DATASET EXCERPT:
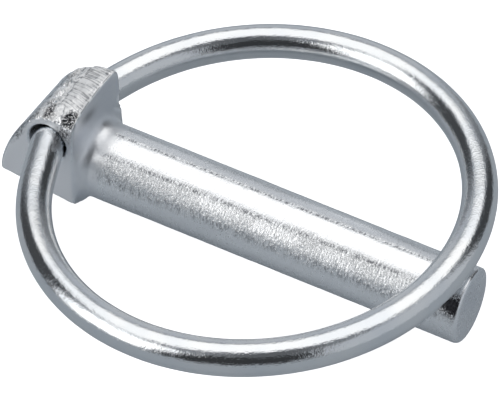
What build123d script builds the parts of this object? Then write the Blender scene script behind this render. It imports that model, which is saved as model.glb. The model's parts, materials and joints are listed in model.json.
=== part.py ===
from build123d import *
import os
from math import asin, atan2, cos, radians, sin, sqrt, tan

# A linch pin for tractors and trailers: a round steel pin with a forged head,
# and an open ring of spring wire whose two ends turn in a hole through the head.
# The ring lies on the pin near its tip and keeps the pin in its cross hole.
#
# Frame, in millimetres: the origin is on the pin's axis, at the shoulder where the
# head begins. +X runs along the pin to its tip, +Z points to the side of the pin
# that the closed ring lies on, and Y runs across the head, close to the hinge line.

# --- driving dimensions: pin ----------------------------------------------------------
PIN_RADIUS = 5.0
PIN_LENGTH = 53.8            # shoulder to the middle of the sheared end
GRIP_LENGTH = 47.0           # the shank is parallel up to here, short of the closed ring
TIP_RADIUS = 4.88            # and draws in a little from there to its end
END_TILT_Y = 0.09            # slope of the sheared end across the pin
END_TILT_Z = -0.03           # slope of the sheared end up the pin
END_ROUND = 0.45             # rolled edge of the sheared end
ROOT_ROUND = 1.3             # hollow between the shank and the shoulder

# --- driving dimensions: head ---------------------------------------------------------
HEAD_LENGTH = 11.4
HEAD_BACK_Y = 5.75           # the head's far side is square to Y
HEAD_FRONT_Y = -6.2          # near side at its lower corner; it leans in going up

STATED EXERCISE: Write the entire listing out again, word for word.

ANSWER TO THE PROBLEM:
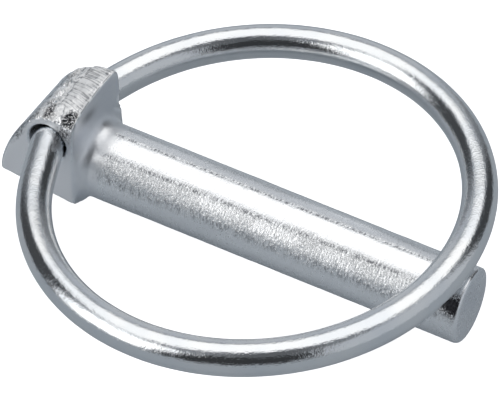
What build123d script builds the parts of this object? Then write the Blender scene script behind this render. It imports that model, which is saved as model.glb. The model's parts, materials and joints are listed in model.json.
=== part.py ===
from build123d import *
import os
from math import asin, atan2, cos, radians, sin, sqrt, tan

# A linch pin for tractors and trailers: a round steel pin with a forged head,
# and an open ring of spring wire whose two ends turn in a hole through the head.
# The ring lies on the pin near its tip and keeps the pin in its cross hole.
#
# Frame, in millimetres: the origin is on the pin's axis, at the shoulder where the
# head begins. +X runs along the pin to its tip, +Z points to the side of the pin
# that the closed ring lies on, and Y runs across the head, close to the hinge line.

# --- driving dimensions: pin ----------------------------------------------------------
PIN_RADIUS = 5.0
PIN_LENGTH = 53.8            # shoulder to the middle of the sheared end
GRIP_LENGTH = 47.0           # the shank is parallel up to here, short of the closed ring
TIP_RADIUS = 4.88            # and draws in a little from there to its end
END_TILT_Y = 0.09            # slope of the sheared end across the pin
END_TILT_Z = -0.03           # slope of the sheared end up the pin
END_ROUND = 0.45             # rolled edge of the sheared end
ROOT_ROUND = 1.3             # hollow between the shank and the shoulder

# --- driving dimensions: head ---------------------------------------------------------
HEAD_LENGTH = 11.4
HEAD_BACK_Y = 5.75           # the head's far side is square to Y
HEAD_FRONT_Y = -6.2          # near side at its lower corner; it leans in going up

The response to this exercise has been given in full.